* **Exercise requirements**:
Tally every line of the listing where the string "objects" is found, and state the total alone.
»»
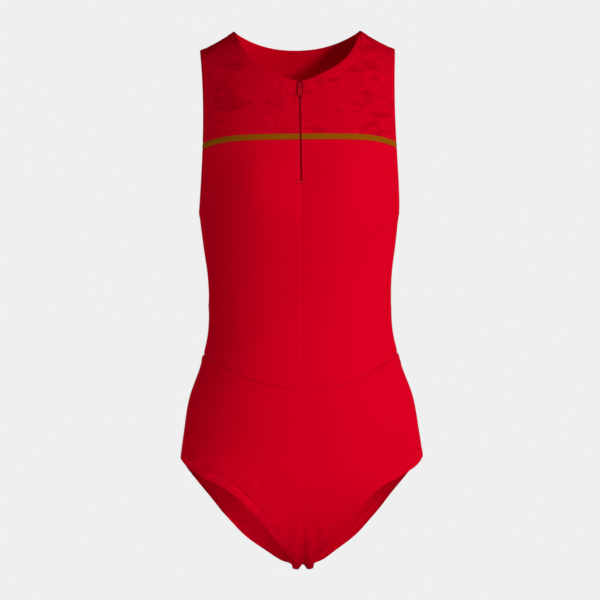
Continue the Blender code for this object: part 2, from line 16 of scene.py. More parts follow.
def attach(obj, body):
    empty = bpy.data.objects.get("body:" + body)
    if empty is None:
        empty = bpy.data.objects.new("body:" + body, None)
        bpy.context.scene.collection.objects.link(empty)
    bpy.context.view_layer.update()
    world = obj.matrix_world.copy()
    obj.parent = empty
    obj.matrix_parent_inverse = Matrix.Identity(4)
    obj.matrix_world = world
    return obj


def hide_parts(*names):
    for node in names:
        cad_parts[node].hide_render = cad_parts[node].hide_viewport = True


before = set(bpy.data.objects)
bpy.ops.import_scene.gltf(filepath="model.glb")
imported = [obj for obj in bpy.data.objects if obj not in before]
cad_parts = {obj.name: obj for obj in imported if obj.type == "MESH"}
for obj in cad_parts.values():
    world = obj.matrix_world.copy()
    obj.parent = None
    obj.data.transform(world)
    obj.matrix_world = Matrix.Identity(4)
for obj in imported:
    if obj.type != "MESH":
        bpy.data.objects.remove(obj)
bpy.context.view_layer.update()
««
* **Exercise solution**:
6